Over the past one or two years, at least two different teachers have told my children that $\sqrt 4$ is $2$ or $-2.$ I don't think this is useful, but if you want to define $\sqrt x$ as the set of solutions of $y^2 = x$, I guess you could. Of course you get into all kinds of confusion with very common constructions and notation, for example the graph of $x\mapsto \sqrt x$ (should we write $\max\sqrt x$?), Pythagoras' theorem or the root formula for quadratic equations, but let's say we accept that, and the common notation is just sloppy. In fact, the teacher is consistent, and says that the root formula should be written
$$x = \frac{-b + \sqrt{b^2 - 4ac}}{2a}$$
rather than
$$x = \frac{-b \pm \sqrt{b^2 - 4ac}}{2a}.$$
Now the teacher went one step further, saying that
$$x + \sqrt{7 - 3x} = 1$$
has two solutions: $x = -3$ (obviously), but also $x = 2$. This is found by writing
$$\sqrt{7 - 3x} = 1 - x$$
and squaring. Since it is assumed $\sqrt{7 - 3\cdot 3} = \pm 1$, we select the $-1$, and in this way this also is a solution to the original equation.
This seems obviously wrong to me, but I'm not sure how obvious that really is. If we really define the square root as a set of values (of 0, 1 or 2 elements) rather than as a (single-valued) function on non-negative real numbers, we could say that the solutions of an equation involving square roots are those values of $x$ so that from each of these sets we can select a value satisfying the equation. That would have strange consequences like
$$(1 + \sqrt x)^2 = -3$$
having the solution $x = 4$. Also you cannot factorize in terms of square roots anymore: $a - b$ is a single value, but $(\sqrt a + \sqrt b)(\sqrt a - \sqrt b)$ can have 8 different values.

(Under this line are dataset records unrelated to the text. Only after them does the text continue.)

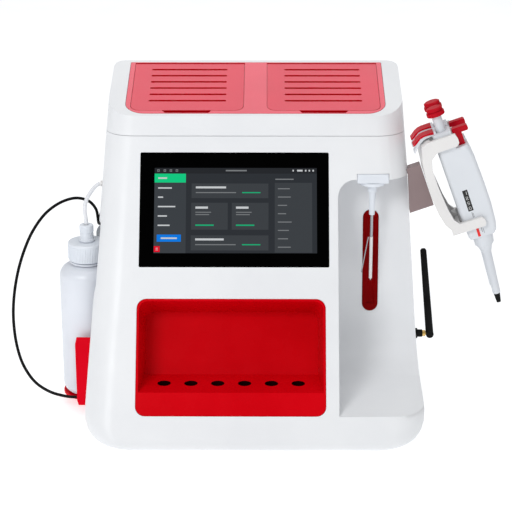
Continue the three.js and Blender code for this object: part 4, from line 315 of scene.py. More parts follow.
# %% Whites and greys
shell_white = plastic("shell_white", (0.80, 0.81, 0.83), (0.84, 0.85, 0.865), (0.38, 0.46), coat=0.04)
warm_white = plastic("warm_white", (0.75, 0.735, 0.725), (0.81, 0.795, 0.785), (0.34, 0.46))
cap_white = plastic("cap_white", (0.72, 0.755, 0.81), (0.78, 0.815, 0.87), (0.32, 0.42))
bottle_milk = plastic(
    "milky_bottle", (0.72, 0.745, 0.80), (0.78, 0.805, 0.86), (0.28, 0.38), scale=300, see_into=0.35
)
grey_plastic = plastic("grey_plastic", (0.34, 0.36, 0.38), (0.42, 0.44, 0.46), (0.4, 0.55))
pipette_grey = plastic("pipette_grey", (0.67, 0.695, 0.735), (0.74, 0.765, 0.80), (0.34, 0.46))
arm_mauve = plastic("arm_mauve", (0.27, 0.20, 0.20), (0.31, 0.235, 0.235), (0.4, 0.55), 0.03, specular=0.2)

# %% Reds
deck_red = plastic("deck_red", (0.76, 0.022, 0.066), (0.82, 0.028, 0.076), (0.22, 0.27), coat=0.5)
lid_red = plastic("lid_red", (0.71, 0.009, 0.045), (0.77, 0.012, 0.053), (0.22, 0.27), coat=0.2)
# painted shade: a deeper red that stands in for the shade in slots, seams, their rounds and the louvres
# below the slots
painted_crevice_shade = plastic("painted_crevice_shade", (0.52, 0.0, 0.003), (0.60, 0.0, 0.006), (0.35, 0.5), specular=0.04)
tray_red = plastic("tray_red", (0.60, 0.0, 0.004), (0.66, 0.001, 0.006), (0.24, 0.30), specular=0.03)
key_red = plastic("key_red", (0.17, 0.0, 0.0), (0.24, 0.0, 0.001), (0.18, 0.28), specular=0.03)
holder_red = plastic("holder_red", (0.66, 0.0, 0.009), (0.74, 0.001, 0.013), (0.32, 0.42), specular=0.03)
pipette_red = plastic("pipette_red", (0.46, 0.001, 0.010), (0.58, 0.002, 0.016), (0.28, 0.4), specular=0.12)

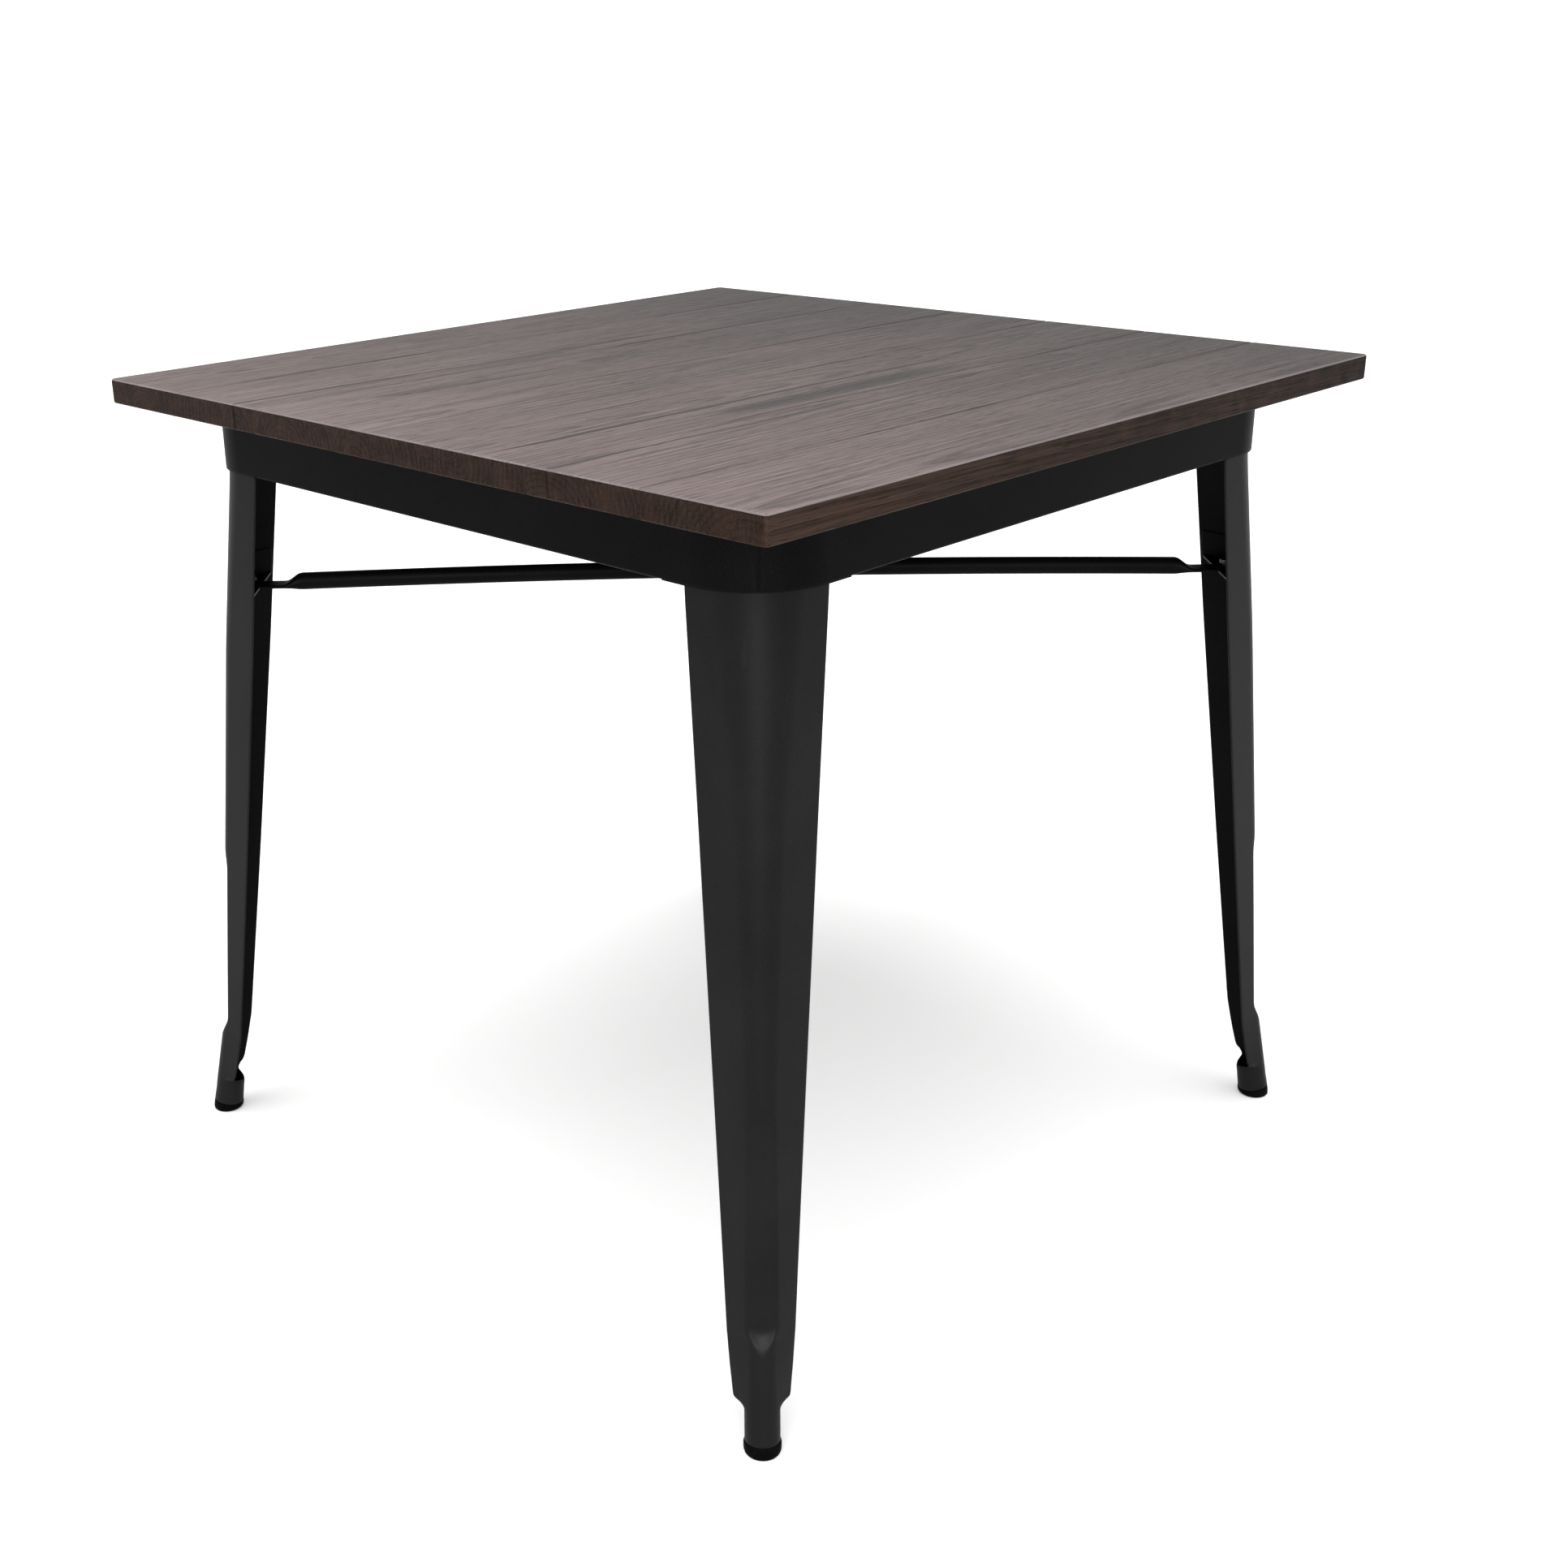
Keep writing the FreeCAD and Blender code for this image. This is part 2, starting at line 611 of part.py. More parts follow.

Of course these last two are less defensible than the original example, for the teacher's example at least for each of the solutions a branch of the square root can be defined for which it is a solution, but they are not taught that you have to fix whether you want $\sqrt 4$ to be $2$ or $-2,$ but rather that it is both.
After this long introduction, my question: could it be reasonably defended that $x = 2$ is a valid solution of $x + \sqrt{7 - 3x} = 1$ alongside $x = -3$? In other words, if at an exam a student only produces $x = -3$, could they protest if full points are not awarded, even though the teacher taught them that both are solutions? After all, even though mathematical truth is non-negotiable, definitions and conventions are, and to a certain extent the teacher is free to fix these.